--- TASK DESCRIPTION ---
Beginning with the first line below, please repeat the material exactly, ending with the line that includes "const TAIL_X = -103.4;".

--- INFORMATION SHOWN ---
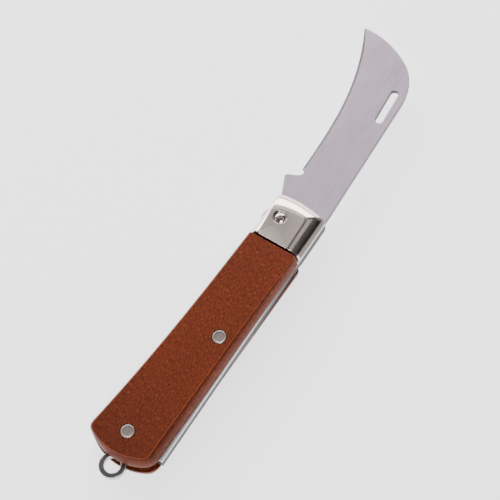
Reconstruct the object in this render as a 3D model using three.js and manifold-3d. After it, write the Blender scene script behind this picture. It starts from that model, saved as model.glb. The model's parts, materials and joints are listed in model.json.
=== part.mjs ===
// Folding grafting knife with a hawkbill blade, wooden scales and a slip-joint back spring.
//
// Millimetres. +X points from the handle to the blade's tip, +Z out of the near face, and the
// handle's straight back, the spring side, is on -Y, so the blade folds towards +Y.
// The knife is drawn about its pivot, with z = 0 half way between the liners. At the end the
// whole knife is moved so that its origin is under the middle of its bounding box.

import * as THREE from 'three';
import { mergeVertices } from 'three/addons/utils/BufferGeometryUtils.js';
import Module from 'manifold-3d';

const wasm = await Module();
wasm.setup();

// Handle, as heights above the middle plane.
const LINER_IN = 1.3; // inner face of a liner: the blade channel is 2.6 mm wide
const LINER_OUT = 2.5;
const SCALE_FACE = 8.0; // flat face of a wooden scale
const BOLSTER_FACE = 7.9;

// Handle, in plan.
const BACK_Y = -14.5; // straight back of the liners
const JOINT_X = -9.95; // rear end of the bolsters
const JOINT_GAP = 0.85; // between bolster and wood
const JOINT_FRONT_Y = 7.5;
const TAIL_X = -103.4; // rear end of liners and spring along the back

// Blade.
const BLADE_HALF = 1.2; // half its thickness
const SPINE_Y = -13.95;
const TANG_R = 8.5;
const SHOULDER_X = 7.9; // stop shoulder that meets the spring's nose
const TIP = [88.7, 18.1];
const EDGE_END = [24.1, 5.9]; // where the cutting edge meets the choil notch
const EDGE_Z = 0.8; // height of the cutting edge
const NEAR_BEVEL = { width: 1.0, face: BLADE_HALF };
const FAR_BEVEL = { width: 5.0, face: -BLADE_HALF };
const SLOT_FROM = [57.0, -8.4];
const SLOT_TO = [69.4, -7.6];
const SLOT_R = 1.6;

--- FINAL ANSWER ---
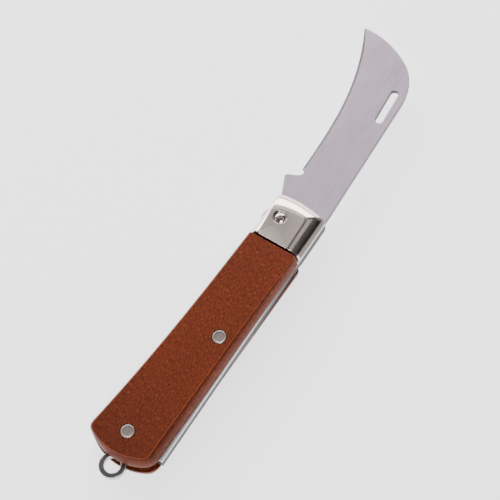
Reconstruct the object in this render as a 3D model using three.js and manifold-3d. After it, write the Blender scene script behind this picture. It starts from that model, saved as model.glb. The model's parts, materials and joints are listed in model.json.
=== part.mjs ===
// Folding grafting knife with a hawkbill blade, wooden scales and a slip-joint back spring.
//
// Millimetres. +X points from the handle to the blade's tip, +Z out of the near face, and the
// handle's straight back, the spring side, is on -Y, so the blade folds towards +Y.
// The knife is drawn about its pivot, with z = 0 half way between the liners. At the end the
// whole knife is moved so that its origin is under the middle of its bounding box.

import * as THREE from 'three';
import { mergeVertices } from 'three/addons/utils/BufferGeometryUtils.js';
import Module from 'manifold-3d';

const wasm = await Module();
wasm.setup();

// Handle, as heights above the middle plane.
const LINER_IN = 1.3; // inner face of a liner: the blade channel is 2.6 mm wide
const LINER_OUT = 2.5;
const SCALE_FACE = 8.0; // flat face of a wooden scale
const BOLSTER_FACE = 7.9;

// Handle, in plan.
const BACK_Y = -14.5; // straight back of the liners
const JOINT_X = -9.95; // rear end of the bolsters
const JOINT_GAP = 0.85; // between bolster and wood
const JOINT_FRONT_Y = 7.5;
const TAIL_X = -103.4; // rear end of liners and spring along the back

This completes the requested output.